= Provided material =
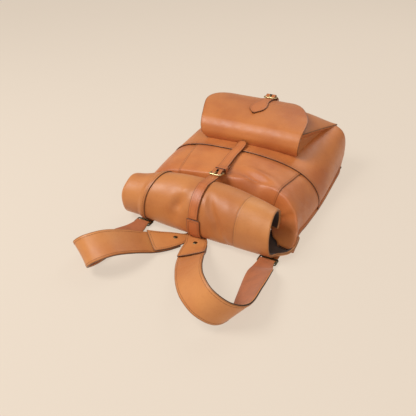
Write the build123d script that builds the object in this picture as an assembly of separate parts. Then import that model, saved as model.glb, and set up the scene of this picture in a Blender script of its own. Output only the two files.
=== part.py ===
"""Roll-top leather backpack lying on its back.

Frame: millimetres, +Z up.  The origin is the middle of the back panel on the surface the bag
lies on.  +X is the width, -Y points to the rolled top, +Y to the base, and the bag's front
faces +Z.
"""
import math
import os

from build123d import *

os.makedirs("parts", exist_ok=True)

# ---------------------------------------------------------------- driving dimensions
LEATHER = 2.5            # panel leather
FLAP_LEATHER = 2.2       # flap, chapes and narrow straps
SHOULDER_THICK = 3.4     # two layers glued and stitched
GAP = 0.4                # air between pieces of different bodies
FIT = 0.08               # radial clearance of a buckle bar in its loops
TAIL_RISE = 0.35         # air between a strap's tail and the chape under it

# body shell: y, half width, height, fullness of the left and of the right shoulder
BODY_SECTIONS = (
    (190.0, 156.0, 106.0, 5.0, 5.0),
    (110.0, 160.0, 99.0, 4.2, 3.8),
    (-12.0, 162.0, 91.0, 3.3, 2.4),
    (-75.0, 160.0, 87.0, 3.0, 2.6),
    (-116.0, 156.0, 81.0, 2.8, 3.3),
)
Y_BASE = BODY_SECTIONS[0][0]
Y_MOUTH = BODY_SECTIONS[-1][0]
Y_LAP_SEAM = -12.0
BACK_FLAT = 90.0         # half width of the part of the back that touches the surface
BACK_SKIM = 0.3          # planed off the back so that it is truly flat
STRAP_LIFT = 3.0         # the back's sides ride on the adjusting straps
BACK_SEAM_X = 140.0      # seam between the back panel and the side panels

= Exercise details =
Reproduce verbatim only this range: the first line of the material through the line that contains "TAIL_RISE = 0.35", inclusive.

= Answer for the task =
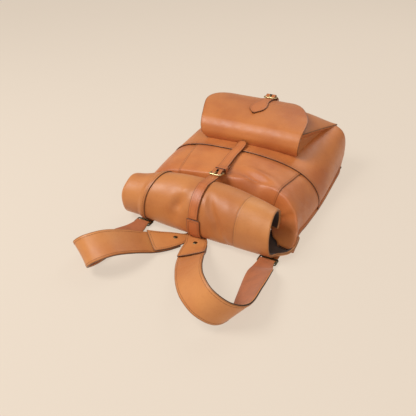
Write the build123d script that builds the object in this picture as an assembly of separate parts. Then import that model, saved as model.glb, and set up the scene of this picture in a Blender script of its own. Output only the two files.
=== part.py ===
"""Roll-top leather backpack lying on its back.

Frame: millimetres, +Z up.  The origin is the middle of the back panel on the surface the bag
lies on.  +X is the width, -Y points to the rolled top, +Y to the base, and the bag's front
faces +Z.
"""
import math
import os

from build123d import *

os.makedirs("parts", exist_ok=True)

# ---------------------------------------------------------------- driving dimensions
LEATHER = 2.5            # panel leather
FLAP_LEATHER = 2.2       # flap, chapes and narrow straps
SHOULDER_THICK = 3.4     # two layers glued and stitched
GAP = 0.4                # air between pieces of different bodies
FIT = 0.08               # radial clearance of a buckle bar in its loops
TAIL_RISE = 0.35         # air between a strap's tail and the chape under it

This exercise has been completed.